▶ _DIRECTIONS FOR THIS TASK_
Repeat verbatim, and only, the lines of the data below, beginning at the line that contains "it lies on." and stopping after the line that contains "import numpy as np".

▶ _PROVIDED MATERIAL_
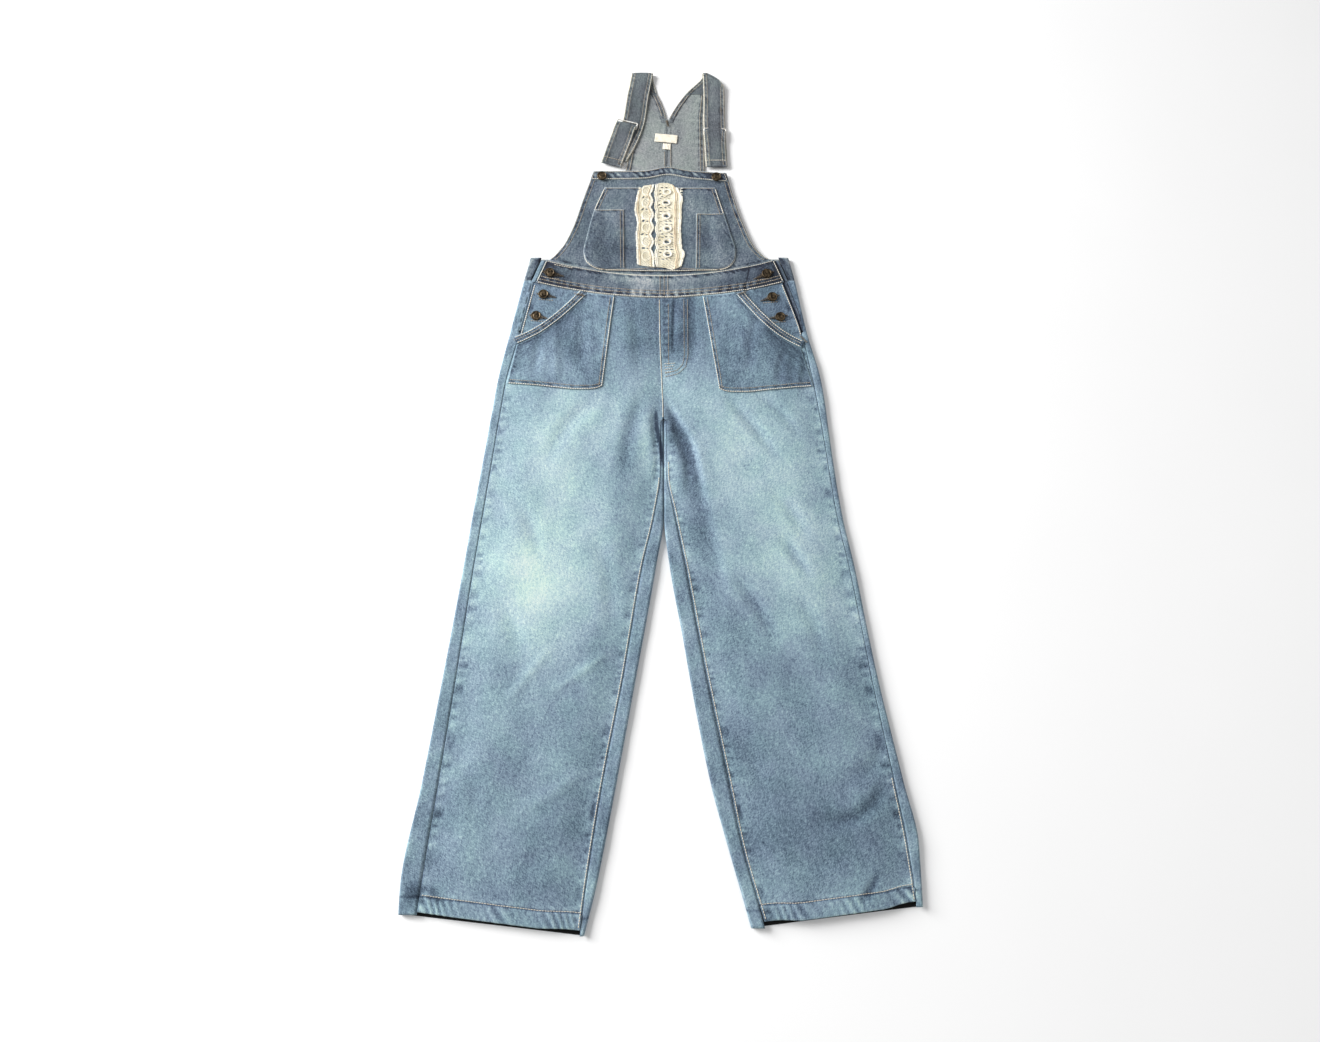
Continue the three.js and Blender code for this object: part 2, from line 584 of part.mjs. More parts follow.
// A closed outline from points, as a shape with round holes.
function lacePiece(name, outline, holes) {
  const shape = new THREE.Shape(outline.map(([x, y]) => new THREE.Vector2(x, y)));
  for (const hole of holes) {
    const path = new THREE.Path();
    path.absellipse(hole.x, hole.y, hole.rx, hole.ry, 0, 2 * Math.PI, true);
    shape.holes.push(path);
  }
  const geometry = new THREE.ExtrudeGeometry(shape, { depth: LACE, bevelEnabled: false, curveSegments: 4 });
  const position = geometry.attributes.position;
  for (let k = 0; k < position.count; k++) {
    const seat = bibPocketTop(position.getX(k), position.getY(k)) + SEAM;
    position.setZ(k, position.getZ(k) + seat);
  }
  addMesh(name, geometry, COLOURS.lace);
}

// One edge of a lace trim at x, from y0 to y1: a row of scallops that reach out sideways.
function scallops(x, reach, y0, y1, count) {
  const facets = 4;
  const pitch = (y1 - y0) / count;
  const points = steps(count * facets).map((t) => {
    const k = t * count;
    return [x + reach * Math.sin(Math.PI * (k % 1)), y0 + pitch * k];
  });
  points[points.length - 1][0] = x;
  return points;
}

// Two crochet trims sewn side by side down the middle of the bib pocket. Down the left one runs a row of
// small eyes, down the right one a row of wide eyes with a small one on each side between them.
function lace() {
  for (const trim of LACE_TRIMS) {
    const outer = scallops(trim.right, trim.reach, trim.foot, trim.top, trim.scallops);
    const inner = scallops(trim.left, -trim.reach, trim.foot, trim.top, trim.scallops).reverse();
    const holes = [];
    for (const eye of trim.eyes) {
      for (let y = eye.first; y < trim.top - trim.pitch / 4; y += trim.pitch) holes.push({ ...eye, y });
    }
    lacePiece(trim.name, [...outer, ...inner], holes);
  }
}

// Patch pocket on one hip and the band along its slanting mouth.
function hipPocket(side) {
  const p = HIP_POCKETS[side];
  const sign = side === 'left' ? -1 : 1;
  const seat = (x, y) => frontLoft(y) + SEAM;
  // Y of the mouth's lower edge at x: a curve that hangs a little below the straight line.
  const mouth = (t) => {
    return [lerp(p.mouthIn, p.mouthOut, t), lerp(p.mouthY, p.lowY, t) - p.sag * Math.sin(Math.PI * t)];
  };
  const outX = column(p.leg, 'outseam', p.foot) - sign * 3;
  const outRise = 12;
  const plan = (u, v) => {
    const inside = clamp(u / POCKET_MOUTH_START, 0, 1);
    const outside = Math.max(0, (u - POCKET_MOUTH_START) / (1 - POCKET_MOUTH_START));
    const topX = lerp(p.topIn, p.mouthIn, inside);
    const head = inside < 1 ? [topX, waistY(topX) - 2 * SEAM] : mouth(outside);
    const cut = u === 0 ? POCKET_CORNER : 0;
    const foot = [lerp(p.footIn, outX, u), p.foot + cut + outside * outRise];
    return [lerp(foot[0], head[0], v), lerp(foot[1], head[1], v)];
  };
  const top = (x, y) => seat(x, y) + PATCH;
  panel(`pocket_${side}`, COLOURS.patch, { rows: 6, cols: 10 }, plan, top, () => PATCH);
  const bandPlan = (u, v) => {
    const [x, y] = mouth(u);
    const [x2, y2] = mouth(u + 0.01);
    const along = new THREE.Vector2(x2 - x, y2 - y).normalize();
    const out = new THREE.Vector2(-along.y * sign, along.x * sign);
    const reach = SEAM + v * POCKET_BAND;
    const point = [x + out.x * reach, y + out.y * reach];
    point[1] = Math.min(point[1], waistY(point[0]) - 2 * SEAM);
    return point;
  };
  const wall = PATCH + POCKET_BAND_EXTRA;
  const bandTop = (x, y) => seat(x, y) + wall;
  panel(`pocket_band_${side}`, COLOURS.patch, { rows: 1, cols: 10 }, bandPlan, bandTop, () => wall);
}

// The strip behind a side opening. It shows beside the front's edge and steps down to run on beneath it.
function underlap(side) {
  const { table, sign } = LEG_SIDES[side];
  const corner = waistY(WAISTBAND_END.foot);
  const edge = (y) => {
    const t = clamp((y - corner) / WAISTBAND_DEPTH, 0, 1);
    return y > corner ? waistbandEnd(sign, t).x : column(table, 'outseam', y);
  };
  const plan = (u, v) => {
    const y = lerp(SPLIT_Y + UNDERLAP.foot, BACK_BAND_Y + BACK_BAND_DEPTH - UNDERLAP.clear, v);
    const show = underlapShow(table, Math.min(y, BACK_BAND_Y)) - SEAM;
    const offsets = [show, UNDERLAP.lip, -UNDERLAP.step, -UNDERLAP.under];
    return [edge(y) + sign * offsets[Math.round(u * 3)], y];
  };
  const height = (x, y) => {
    const out = sign * (x - edge(y));
    const below = frontLoft(y) - DENIM - UNDERLAP.drop;
    return lerp(below, LEG_LOFT - SEAM, clamp((out - UNDERLAP.lip) / 4, 0, 1));
  };
  panel(`underlap_${side}`, COLOURS.waist, { rows: 6, cols: 3 }, plan, height, () => UNDERLAP.wall);
}

// Back of the bib in two halves, joined down the middle and parted above by the V.
function backBib() {
  const rowsY = BACK_BIB_EDGE.map((row) => row.y);
  const middle = (sign, y) => {
    const t = Math.max(0, (y - NOTCH.y) / (NOTCH.topY - NOTCH.y));
    const base = lerp(0, NOTCH.x, clamp((y - rowsY[0]) / NOTCH.drift, 0, 1));
    return lerp(base, sign < 0 ? NOTCH.left : NOTCH.right, t) + (sign * SEAM) / 2;
  };
  for (const [name, sign] of [['left', -1], ['right', 1]]) {
    const plan = (u, v) => {
      const y = rowsY[Math.round(v * (rowsY.length - 1))] + (v === 0 ? SEAM : 0);
      return [lerp(middle(sign, y), column(BACK_BIB_EDGE, name, y), u), y];
    };
    panel(`back_bib_${name}`, COLOURS.inside, { rows: rowsY.length - 1, cols: 4 }, plan, () => DENIM, () => DENIM);
  }
}

// A ribbon between pairs of edge points; its wall is square to its path in the upright plane.
function ribbon(name, stations, wall, colour) {
  const middle = stations.map((s) => s.l.clone().add(s.r).multiplyScalar(0.5));
  const normals = middle.map((m, k) => {
    const before = middle[Math.max(k - 1, 0)];
    const after = middle[Math.min(k + 1, middle.length - 1)];
    const along = after.clone().sub(before).normalize();
    const across = stations[k].r.clone().sub(stations[k].l).setZ(0).normalize();
    return along.cross(across).normalize();
  });
  const face = (offset) => stations.map((s, k) => steps(2).map((t) => (
    s.l.clone().lerp(s.r, t).addScaledVector(normals[k], offset)
  )));
  return addMesh(name, shell(face(wall / 2), face(-wall / 2)), colour);
}

// A strap rises from the back bib, folds forward and comes down over itself to its lower end.
function strap(side) {
  const spec = STRAPS[side];
  const mid = WEB / 2;
  const point = (x, y, z) => new THREE.Vector3(x, y, z);
  const back = spec.back.map((s) => ({ l: point(s.lx, s.ly, mid), r: point(s.rx, s.ry, mid) }));
  const edge = spec.back[1];
  const turn = steps(6).slice(1, -1).map((t) => {
    const [dy, z] = [STRAP_FOLD * Math.sin(Math.PI * t), mid + STRAP_FOLD * (1 - Math.cos(Math.PI * t))];
    return { l: point(edge.lx, edge.ly + dy, z), r: point(edge.rx, edge.ry + dy, z) };
  });
  const front = spec.front.map((s) => ({ l: point(s.lx, s.ly, s.z + mid), r: point(s.rx, s.ry, s.z + mid) }));
  const over = { l: point(edge.lx, edge.ly, mid + 2 * STRAP_FOLD), r: point(edge.rx, edge.ry, mid + 2 * STRAP_FOLD) };
  ribbon(`strap_${side}`, [...back, ...turn, over, ...front], WEB, COLOURS.strap);
  const seat = spec.front[2].z + WEB + STRAP_SLACK;
  const end = spec.end.map((s) => {
    const z = seat + s.rise + mid;
    return { l: point(s.lx, s.ly, z), r: point(s.rx, s.ry, z) };
  });
  ribbon(`strap_end_${side}`, end, WEB, COLOURS.strap);
  slider(side, spec.slider, seat);
}

// A slider: a flat frame with a bar across, lying on the strap below the end piece.
function slider(side, place, seat) {
  const { width, depth, bar, thick, corner } = SLIDER;
  const [w, d] = [width / 2, depth / 2];
  const frame = new THREE.Shape();
  frame.moveTo(-w + corner, -d);
  frame.lineTo(w - corner, -d);
  frame.quadraticCurveTo(w, -d, w, -d + corner);
  frame.lineTo(w, d - corner);
  frame.quadraticCurveTo(w, d, w - corner, d);
  frame.lineTo(-w + corner, d);
  frame.quadraticCurveTo(-w, d, -w, d - corner);
  frame.lineTo(-w, -d + corner);
  frame.quadraticCurveTo(-w, -d, -w + corner, -d);
  for (const sign of [-1, 1]) {
    const [y0, y1] = [sign * bar * 0.5, sign * (d - bar)].sort((a, b) => a - b);
    const slot = new THREE.Path();
    slot.moveTo(-w + bar, y0);
    slot.lineTo(-w + bar, y1);
    slot.lineTo(w - bar, y1);
    slot.lineTo(w - bar, y0);
    slot.closePath();
    frame.holes.push(slot);
  }
  const geometry = new THREE.ExtrudeGeometry(frame, { depth: thick, bevelEnabled: false, curveSegments: 3 });
  const mesh = addMesh(`slider_${side}`, geometry, COLOURS.steel, 0.9, 0.35);
  mesh.rotation.z = degToRad(place.turn);
  mesh.position.set(place.x, place.y, seat);
}

// A metal button: a low disc with a rim round a shallow dish.
function button({ name, x, y, on }) {
  const { radius, rim, height, dish, sides } = BUTTON;
  const profile = [
    [0, 0], [radius - 1, 0], [radius, 1], [radius, height - 0.6], [radius - 0.6, height],
    [rim - 0.4, height - dish], [0, height - dish * 0.4],
  ].map(([r, z]) => new THREE.Vector2(r, z));
  const geometry = new THREE.LatheGeometry(profile, sides);
  const lifts = { bib: SEAM + BIB_BAND.wall, waistband: WAISTBAND_EXTRA, leg: 0 };
  const mesh = addMesh(name, geometry, COLOURS.bronze, 0.85, 0.5);
  mesh.rotation.x = Math.PI / 2;
  const highest = frontLoft(y - radius) + lifts[on];
  mesh.position.set(x, y, highest + SEAM);
}

// A blank plate of label tape sewn inside the back.
function label({ name, width, height, x, y, turn }) {
  const mesh = addMesh(name, new THREE.BoxGeometry(width, height, PAPER), COLOURS.label);
  mesh.rotation.z = degToRad(turn);
  mesh.position.set(x, y, DENIM + SEAM + PAPER / 2);
}

for (const side of ['left', 'right']) {
  frontLeg(side);
  backLeg(side);
  underlap(side);
  hipPocket(side);
  strap(side);
}
backWaistband();
frontWaistband();
bib();
bibPockets();
lace();
backBib();
BUTTONS.forEach(button);
LABELS.forEach(label);

// The origin is the middle of the garment's outline on the surface it lies on.
garment.position.set(-MIDDLE.x, -MIDDLE.y, 0);
const laid = new THREE.Group();
laid.add(garment);

export default laid;
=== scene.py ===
"""Denim dungarees laid flat on a pale floor, front side up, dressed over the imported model.

Sizes in the tables are real millimetres in the garment's own plan: X to the right as seen from above, Y
from the hems to the straps, Z up from the floor. Cloth.place() moves them to the model's frame, in metres.
"""

import logging
import math
from dataclasses import dataclass
from enum import Enum

import bpy
import numpy as np
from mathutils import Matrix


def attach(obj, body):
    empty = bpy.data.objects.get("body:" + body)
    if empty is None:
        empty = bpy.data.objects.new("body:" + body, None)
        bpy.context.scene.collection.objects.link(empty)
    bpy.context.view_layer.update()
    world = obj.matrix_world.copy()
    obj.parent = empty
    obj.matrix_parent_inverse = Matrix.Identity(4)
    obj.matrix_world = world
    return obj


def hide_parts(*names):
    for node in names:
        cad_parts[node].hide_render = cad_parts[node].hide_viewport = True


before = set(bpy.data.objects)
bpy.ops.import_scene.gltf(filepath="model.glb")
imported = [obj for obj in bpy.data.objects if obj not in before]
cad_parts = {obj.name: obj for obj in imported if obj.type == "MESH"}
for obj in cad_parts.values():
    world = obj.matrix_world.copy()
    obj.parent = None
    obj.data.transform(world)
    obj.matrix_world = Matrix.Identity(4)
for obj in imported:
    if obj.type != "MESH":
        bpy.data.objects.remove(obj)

Array = np.ndarray
Socket = bpy.types.NodeSocket
Material = bpy.types.Material
Object = bpy.types.Object
MM = 0.001
MIDDLE = (1.4, 721.2)  # the model's origin in the garment's plan
LOG = logging.getLogger("dungarees")
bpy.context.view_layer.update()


class Facing(Enum):
    """Which way the first side of a grid looks."""

    UP = 1
    DOWN = -1


class Side(Enum):
    """Left or right as seen, with its sign in X."""

    LEFT = -1
    RIGHT = 1

    @property
    def word(self) -> str:
        """The side's name in the nodes."""
        return self.name.lower()


def smooth(edge0: float, edge1: float, value: Array) -> Array:
    """Soft step from 0 at edge0 to 1 at edge1: 3t^2 - 2t^3.

    Args:
        edge0: value at which the step starts.
        edge1: value at which it ends.
        value: where to read it.

    Returns:
        The step, from 0 to 1.
    """
    t = np.clip((value - edge0) / (edge1 - edge0), 0.0, 1.0)
    return t * t * (3.0 - 2.0 * t)


def bell(value: Array, width: float) -> Array:
    """Bell curve exp(-(value / width)^2)."""
    return np.exp(-((value / width) ** 2))


def blend(a: Array, b: Array, t: Array) -> Array:
    """Straight blend from a to b."""
    return a + (b - a) * t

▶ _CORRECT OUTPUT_
// The origin is the middle of the garment's outline on the surface it lies on.
garment.position.set(-MIDDLE.x, -MIDDLE.y, 0);
const laid = new THREE.Group();
laid.add(garment);

export default laid;
=== scene.py ===
"""Denim dungarees laid flat on a pale floor, front side up, dressed over the imported model.

Sizes in the tables are real millimetres in the garment's own plan: X to the right as seen from above, Y
from the hems to the straps, Z up from the floor. Cloth.place() moves them to the model's frame, in metres.
"""

import logging
import math
from dataclasses import dataclass
from enum import Enum

import bpy
import numpy as np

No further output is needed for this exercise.